The pleadings which are relevant to this motion consist of a Second Amended Complaint filed by plaintiff and defendant Singer N.V.'s Answer to the Second Amended Complaint, which includes various counterclaims and cross-claims. Singer N.V. moves for judgment on the pleadings. Lockheed opposes that motion and cross-moves for summary judgment.

  The Court has received extensive written submissions, and oral argument was held yesterday.

  Singer N.V.'s motion for judgment on the pleadings is denied. Lockheed's cross-motion for summary judgment is denied, with leave to renew after there is further discovery.


  One of several pension funds established many years ago by the entity known as The Singer Company ("Singer") was the Executive Office Foreign Service Plan (the "EOFS Plan"). In connection therewith, Singer purchased Group Annuity Contract No. 365F ("GAC 365F") from MetLife. It appears that $4 million remains subject to these arrangements but is not needed to satisfy any further pension obligations. It further appears that when MetLife converted from a mutual insurance company to a corporation, whoever was the owner of GAC 365F became entitled to 46,434 shares of common stock of MetLife. The money and the shares constitute the assets in dispute. The proper disposition of these assets depends largely on the interpretation of a reorganization agreement between Singer and SSMC Inc. dated July 18, 1986. Plaintiff Lockheed is the successor-in-interest to Singer. Defendant Singer N.V. is the successor-in-interest to SSMC Inc.

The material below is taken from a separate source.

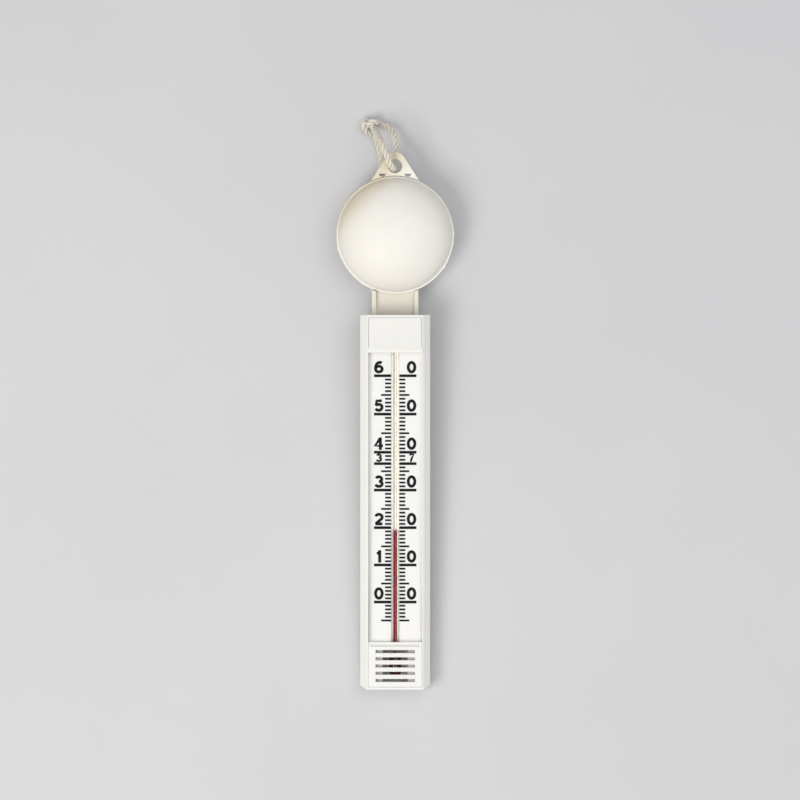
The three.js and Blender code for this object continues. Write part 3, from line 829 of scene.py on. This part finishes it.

  Singer N.V. contends that the 1986 agreement contained provisions which unquestionably transferred to SSMC the pension plan in question (the EOFS Plan) and the contract with MetLife (GAC 365F), and that therefore any assets which have now accrued to GAC 365F belong to SSMC's successor, defendant Singer N.V. Since the 1986 agreement is part of the pleadings, Singer N.V. urges that it is entitled to judgment on the pleadings.

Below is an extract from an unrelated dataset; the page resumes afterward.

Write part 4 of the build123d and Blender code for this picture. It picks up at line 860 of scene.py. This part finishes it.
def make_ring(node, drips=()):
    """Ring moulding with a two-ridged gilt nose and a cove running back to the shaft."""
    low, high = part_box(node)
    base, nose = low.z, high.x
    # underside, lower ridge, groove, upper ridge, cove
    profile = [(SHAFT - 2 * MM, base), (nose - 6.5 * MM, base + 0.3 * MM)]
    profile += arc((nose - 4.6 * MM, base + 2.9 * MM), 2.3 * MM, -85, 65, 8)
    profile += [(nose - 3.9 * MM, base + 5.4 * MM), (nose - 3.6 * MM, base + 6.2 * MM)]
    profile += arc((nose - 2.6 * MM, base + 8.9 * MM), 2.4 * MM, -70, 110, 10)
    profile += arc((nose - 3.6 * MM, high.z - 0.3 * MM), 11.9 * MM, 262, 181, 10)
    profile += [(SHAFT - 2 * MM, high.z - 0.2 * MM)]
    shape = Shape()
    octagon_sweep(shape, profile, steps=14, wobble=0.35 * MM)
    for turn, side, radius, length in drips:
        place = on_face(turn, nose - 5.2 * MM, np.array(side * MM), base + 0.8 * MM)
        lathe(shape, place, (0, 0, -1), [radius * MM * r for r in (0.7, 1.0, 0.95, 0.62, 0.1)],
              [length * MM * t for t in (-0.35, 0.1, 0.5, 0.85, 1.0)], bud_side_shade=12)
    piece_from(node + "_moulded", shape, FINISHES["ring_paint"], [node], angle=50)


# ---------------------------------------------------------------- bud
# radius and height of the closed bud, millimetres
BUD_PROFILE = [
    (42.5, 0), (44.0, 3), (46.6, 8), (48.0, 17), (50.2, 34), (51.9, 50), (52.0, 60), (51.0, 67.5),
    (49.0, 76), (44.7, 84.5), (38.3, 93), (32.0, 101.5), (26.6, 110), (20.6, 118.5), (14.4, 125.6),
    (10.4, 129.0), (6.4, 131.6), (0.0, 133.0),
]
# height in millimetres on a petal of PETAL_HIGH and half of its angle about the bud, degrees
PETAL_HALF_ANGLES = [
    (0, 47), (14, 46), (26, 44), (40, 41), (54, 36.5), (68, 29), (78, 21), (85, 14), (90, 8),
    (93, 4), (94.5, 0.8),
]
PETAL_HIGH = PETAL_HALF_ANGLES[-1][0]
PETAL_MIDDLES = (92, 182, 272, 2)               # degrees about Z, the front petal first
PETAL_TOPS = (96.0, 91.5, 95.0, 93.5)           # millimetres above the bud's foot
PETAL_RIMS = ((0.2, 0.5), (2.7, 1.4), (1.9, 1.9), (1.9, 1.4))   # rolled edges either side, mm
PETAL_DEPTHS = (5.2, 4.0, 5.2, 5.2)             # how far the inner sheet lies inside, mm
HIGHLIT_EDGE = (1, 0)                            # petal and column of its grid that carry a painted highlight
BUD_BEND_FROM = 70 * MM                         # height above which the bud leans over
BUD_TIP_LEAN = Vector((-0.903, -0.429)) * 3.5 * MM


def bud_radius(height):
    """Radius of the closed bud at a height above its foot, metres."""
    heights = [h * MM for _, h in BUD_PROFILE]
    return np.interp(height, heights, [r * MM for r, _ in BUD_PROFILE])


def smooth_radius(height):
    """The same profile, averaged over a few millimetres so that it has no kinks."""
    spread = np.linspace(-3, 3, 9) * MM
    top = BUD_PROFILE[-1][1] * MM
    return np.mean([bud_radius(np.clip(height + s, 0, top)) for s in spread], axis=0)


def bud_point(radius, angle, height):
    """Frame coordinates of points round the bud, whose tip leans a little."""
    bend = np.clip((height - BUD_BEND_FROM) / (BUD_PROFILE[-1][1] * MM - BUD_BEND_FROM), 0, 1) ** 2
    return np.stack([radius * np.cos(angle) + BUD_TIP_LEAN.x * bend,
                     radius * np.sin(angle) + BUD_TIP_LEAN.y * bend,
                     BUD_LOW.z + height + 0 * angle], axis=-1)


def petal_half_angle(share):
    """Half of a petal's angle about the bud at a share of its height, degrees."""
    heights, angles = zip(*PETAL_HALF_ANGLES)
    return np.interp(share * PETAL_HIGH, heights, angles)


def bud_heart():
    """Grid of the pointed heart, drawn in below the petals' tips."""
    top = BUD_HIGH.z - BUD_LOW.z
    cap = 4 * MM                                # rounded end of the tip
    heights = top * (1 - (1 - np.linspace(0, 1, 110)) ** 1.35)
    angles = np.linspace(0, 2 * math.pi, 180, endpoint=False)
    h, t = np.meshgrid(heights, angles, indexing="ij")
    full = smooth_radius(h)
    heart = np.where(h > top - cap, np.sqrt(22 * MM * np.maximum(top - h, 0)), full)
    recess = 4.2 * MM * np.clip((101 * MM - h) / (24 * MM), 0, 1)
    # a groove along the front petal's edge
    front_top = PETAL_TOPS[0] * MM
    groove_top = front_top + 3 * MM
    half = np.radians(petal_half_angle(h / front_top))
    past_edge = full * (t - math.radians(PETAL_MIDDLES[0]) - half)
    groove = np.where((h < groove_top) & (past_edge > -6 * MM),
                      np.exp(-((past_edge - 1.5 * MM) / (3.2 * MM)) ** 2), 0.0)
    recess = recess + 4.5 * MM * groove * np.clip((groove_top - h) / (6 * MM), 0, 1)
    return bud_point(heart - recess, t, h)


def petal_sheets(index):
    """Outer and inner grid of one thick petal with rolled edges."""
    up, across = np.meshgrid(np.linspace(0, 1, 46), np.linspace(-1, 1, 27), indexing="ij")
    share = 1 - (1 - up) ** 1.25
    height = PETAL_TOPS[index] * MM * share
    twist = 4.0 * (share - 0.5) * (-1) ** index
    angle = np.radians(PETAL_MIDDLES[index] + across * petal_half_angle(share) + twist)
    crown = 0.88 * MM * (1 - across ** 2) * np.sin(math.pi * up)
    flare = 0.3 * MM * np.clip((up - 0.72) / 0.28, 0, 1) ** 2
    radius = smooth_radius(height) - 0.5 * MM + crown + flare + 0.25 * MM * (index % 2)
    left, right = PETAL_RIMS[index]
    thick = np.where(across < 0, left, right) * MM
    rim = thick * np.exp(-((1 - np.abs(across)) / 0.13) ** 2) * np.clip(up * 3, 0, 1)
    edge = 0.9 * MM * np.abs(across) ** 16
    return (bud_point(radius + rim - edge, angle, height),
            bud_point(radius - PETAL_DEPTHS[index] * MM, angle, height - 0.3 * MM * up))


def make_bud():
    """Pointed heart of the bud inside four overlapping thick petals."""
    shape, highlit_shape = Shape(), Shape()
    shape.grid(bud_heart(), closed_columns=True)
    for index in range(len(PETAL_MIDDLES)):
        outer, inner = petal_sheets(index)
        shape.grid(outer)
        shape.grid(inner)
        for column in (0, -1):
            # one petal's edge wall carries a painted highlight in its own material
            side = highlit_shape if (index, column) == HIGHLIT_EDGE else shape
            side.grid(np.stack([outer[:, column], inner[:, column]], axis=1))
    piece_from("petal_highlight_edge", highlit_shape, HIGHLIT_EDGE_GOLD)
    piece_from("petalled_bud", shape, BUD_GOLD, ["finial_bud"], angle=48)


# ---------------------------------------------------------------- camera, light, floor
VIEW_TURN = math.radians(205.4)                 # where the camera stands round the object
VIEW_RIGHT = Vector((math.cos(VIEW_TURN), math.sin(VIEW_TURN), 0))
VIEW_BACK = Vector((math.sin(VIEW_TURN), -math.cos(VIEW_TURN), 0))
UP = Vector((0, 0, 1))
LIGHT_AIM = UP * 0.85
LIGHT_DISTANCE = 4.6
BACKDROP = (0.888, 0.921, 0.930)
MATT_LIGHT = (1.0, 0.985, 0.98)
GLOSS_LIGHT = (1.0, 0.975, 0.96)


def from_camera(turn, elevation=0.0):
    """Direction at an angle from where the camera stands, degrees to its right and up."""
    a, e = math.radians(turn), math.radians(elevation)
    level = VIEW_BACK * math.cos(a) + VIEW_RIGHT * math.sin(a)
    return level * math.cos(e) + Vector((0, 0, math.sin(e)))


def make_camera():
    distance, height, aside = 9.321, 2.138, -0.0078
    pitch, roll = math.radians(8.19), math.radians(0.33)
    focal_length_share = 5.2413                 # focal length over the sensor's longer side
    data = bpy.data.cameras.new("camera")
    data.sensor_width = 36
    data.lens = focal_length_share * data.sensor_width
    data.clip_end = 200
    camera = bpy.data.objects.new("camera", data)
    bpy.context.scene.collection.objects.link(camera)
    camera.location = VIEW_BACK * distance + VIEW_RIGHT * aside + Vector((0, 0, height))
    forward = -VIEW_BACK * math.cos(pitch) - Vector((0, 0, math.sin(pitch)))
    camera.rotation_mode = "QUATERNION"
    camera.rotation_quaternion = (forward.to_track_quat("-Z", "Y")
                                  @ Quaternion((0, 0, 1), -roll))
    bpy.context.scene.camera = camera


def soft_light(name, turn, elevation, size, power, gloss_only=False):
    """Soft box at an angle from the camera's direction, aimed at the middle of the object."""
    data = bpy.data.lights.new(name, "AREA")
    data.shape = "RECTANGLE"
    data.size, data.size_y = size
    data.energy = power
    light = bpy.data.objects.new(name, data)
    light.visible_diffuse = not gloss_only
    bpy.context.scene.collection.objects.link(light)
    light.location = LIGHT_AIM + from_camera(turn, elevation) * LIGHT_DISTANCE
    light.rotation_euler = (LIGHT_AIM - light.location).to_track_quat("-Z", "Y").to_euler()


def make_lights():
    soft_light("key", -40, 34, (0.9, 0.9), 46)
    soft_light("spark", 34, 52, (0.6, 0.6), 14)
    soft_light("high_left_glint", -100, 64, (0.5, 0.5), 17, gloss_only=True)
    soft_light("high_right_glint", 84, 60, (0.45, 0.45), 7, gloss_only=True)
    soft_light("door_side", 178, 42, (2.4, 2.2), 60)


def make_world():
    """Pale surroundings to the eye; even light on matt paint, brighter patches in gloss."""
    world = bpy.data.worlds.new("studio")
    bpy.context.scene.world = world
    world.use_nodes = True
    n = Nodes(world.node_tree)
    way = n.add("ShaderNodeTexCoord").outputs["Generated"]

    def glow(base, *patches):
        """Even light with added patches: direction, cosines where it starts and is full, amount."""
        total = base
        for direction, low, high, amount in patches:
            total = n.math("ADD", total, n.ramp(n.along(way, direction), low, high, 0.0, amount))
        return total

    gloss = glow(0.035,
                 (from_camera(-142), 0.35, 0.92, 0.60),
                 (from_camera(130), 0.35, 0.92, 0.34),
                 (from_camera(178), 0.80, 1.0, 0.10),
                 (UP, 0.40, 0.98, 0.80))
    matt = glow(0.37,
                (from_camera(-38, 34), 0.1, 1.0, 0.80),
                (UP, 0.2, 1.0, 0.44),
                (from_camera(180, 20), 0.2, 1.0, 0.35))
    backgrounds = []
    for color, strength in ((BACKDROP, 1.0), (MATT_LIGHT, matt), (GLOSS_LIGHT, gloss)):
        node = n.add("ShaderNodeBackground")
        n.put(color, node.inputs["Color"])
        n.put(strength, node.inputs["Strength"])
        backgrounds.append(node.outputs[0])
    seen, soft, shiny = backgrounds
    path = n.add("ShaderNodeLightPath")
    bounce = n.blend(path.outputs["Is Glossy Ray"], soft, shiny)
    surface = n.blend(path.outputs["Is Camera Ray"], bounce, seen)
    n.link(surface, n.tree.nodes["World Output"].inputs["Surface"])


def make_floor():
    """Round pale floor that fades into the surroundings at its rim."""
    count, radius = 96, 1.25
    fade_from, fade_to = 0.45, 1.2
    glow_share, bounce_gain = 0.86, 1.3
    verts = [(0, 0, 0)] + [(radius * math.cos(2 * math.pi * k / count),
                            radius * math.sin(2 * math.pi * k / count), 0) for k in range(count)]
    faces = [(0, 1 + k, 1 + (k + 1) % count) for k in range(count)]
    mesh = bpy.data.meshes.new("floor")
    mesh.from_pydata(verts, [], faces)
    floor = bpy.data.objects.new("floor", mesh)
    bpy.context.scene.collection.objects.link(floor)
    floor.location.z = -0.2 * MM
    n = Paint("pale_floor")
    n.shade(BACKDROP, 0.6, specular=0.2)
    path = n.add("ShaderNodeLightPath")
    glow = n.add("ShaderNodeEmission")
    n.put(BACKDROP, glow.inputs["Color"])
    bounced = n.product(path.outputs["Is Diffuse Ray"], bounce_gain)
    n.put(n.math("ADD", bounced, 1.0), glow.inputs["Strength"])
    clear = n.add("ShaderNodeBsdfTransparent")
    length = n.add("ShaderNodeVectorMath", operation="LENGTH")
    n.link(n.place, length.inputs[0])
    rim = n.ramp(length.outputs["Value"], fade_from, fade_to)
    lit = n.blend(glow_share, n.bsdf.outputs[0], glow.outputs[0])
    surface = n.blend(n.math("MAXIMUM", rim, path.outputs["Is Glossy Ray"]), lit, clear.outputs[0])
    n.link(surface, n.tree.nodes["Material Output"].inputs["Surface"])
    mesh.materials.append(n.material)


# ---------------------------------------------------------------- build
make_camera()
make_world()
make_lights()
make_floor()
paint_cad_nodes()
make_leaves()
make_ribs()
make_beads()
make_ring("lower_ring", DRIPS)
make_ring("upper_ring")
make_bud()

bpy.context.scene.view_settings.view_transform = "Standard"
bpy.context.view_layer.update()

  Lockheed relies both on the pleadings and certain additional submissions and seeks summary judgment. Lockheed contends that the 1986 agreement can only be interpreted as transferring certain specified pension plans to SSMC, and that since the pension plan at issue in this case was not included in those specifically dealt with, it was not transferred, but remained with Singer.

  Lockheed contends that subsequent to the 1986 agreement, it acted in a manner consistent with its being the owner of the EOFS Plan and GAC 365F, and that SSMC acted in a manner inconsistent with SSMC being the owner. SSMC makes certain contrary allegations. It is agreed by both sides that in August 2000, when MetLife decided to discontinue administering the EOFS Plan, it notified Singer N.V. (the successor to SSMC) that the residual funds were being held for Singer N.V., but the parties are in disagreement about the significance of this.

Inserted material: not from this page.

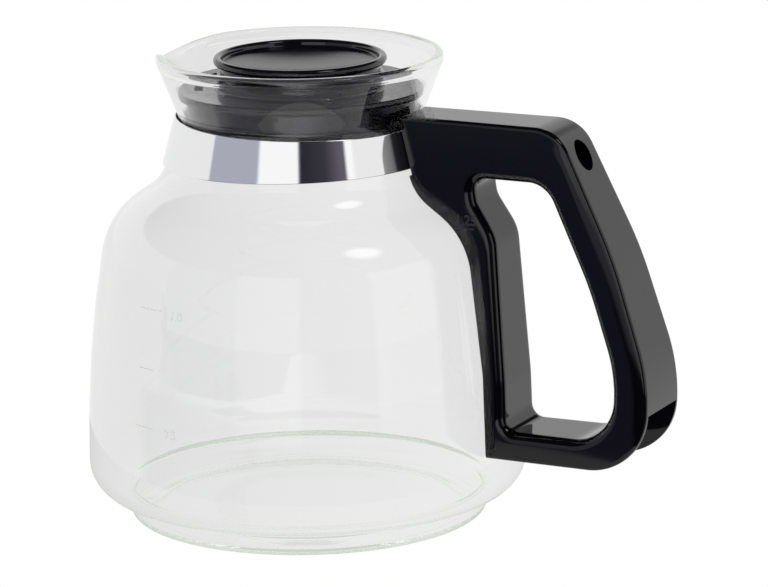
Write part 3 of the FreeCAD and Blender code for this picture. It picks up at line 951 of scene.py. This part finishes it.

  The issue under the 1986 agreement is not as clear as either side suggests.

  Section 2.01 of that agreement provided that the assets and liabilities of Singer's sewing and furniture businesses were transferred to "the Former Singer Businesses," consisting of 42 companies listed in Schedule I attached to the agreement. Section 2.02 of the agreement went on to provide that Singer would transfer to SSMC the shares of stock of the corporations comprising the Former Singer Businesses.

  Section 4.02 provided that SSMC would assume the liabilities of all of the operations and businesses included in the Former Singer Businesses.

  At the oral argument the Court raised a question about the significance of the fact that Section 2.01 provided that assets and liabilities would be transferred to the Former Singer Businesses and that what SSMC was to receive, pursuant to Section 2.02, was shares of stock rather than a transfer of assets and liabilities. At the argument both sides agreed that the net effect of the relevant provisions was that the assets and liabilities referred to in these sections came under the ownership of SSMC. Neither side makes any point of the possible distinction between stock ownership and ownership of assets and liabilities for the purpose of the present motions.

  This means that if Sections 2.01, 2.02 and 4.02 are to be interpreted as covering the EOFS Plan and GAC 365F, then they were transferred to SSMC, as Singer N.V. now contends.

  However, Lockheed points out that the subject of pension plans was dealt with expressly in Section 8.02 of the agreement. Certain specific plans were transferred to SSMC and the plan at issue in the present case was not so transferred. Lockheed argues, with considerable persuasiveness, that if there was an intention to transfer the pension plan in question to SSMC, it would have been natural to include this plan in Section 8.02. Lockheed contends that it would be most peculiar to have certain plans transferred in the specific provision about pension plans (Section 8.02) and another plan transferred by virtue of the general language of Sections 2.01, 2.02 and 4.02.

  The strength of Lockheed's argument is sufficient to cause the Court to deny Singer N.V.'s motion for judgment on the pleadings.

  However, as discussed at oral argument, there are still questions about what was actually intended regarding the EOFS Plan and GAC 365F. These questions cause the Court to deny Lockheed's motion for summary judgment on the present record. There is reason to allow some further discovery, which it is hoped will be quite limited.

  After such discovery, Lockheed will be able to renew its motion for summary judgment if there are grounds for doing so. By the same token, if the record justifies a summary judgment motion by Singer N.V., such a motion can be made.


  Singer N.V.'s motion for judgment on the pleadings and Lockheed's cross-motion for summary judgment are both denied, subject to the provisions set forth above.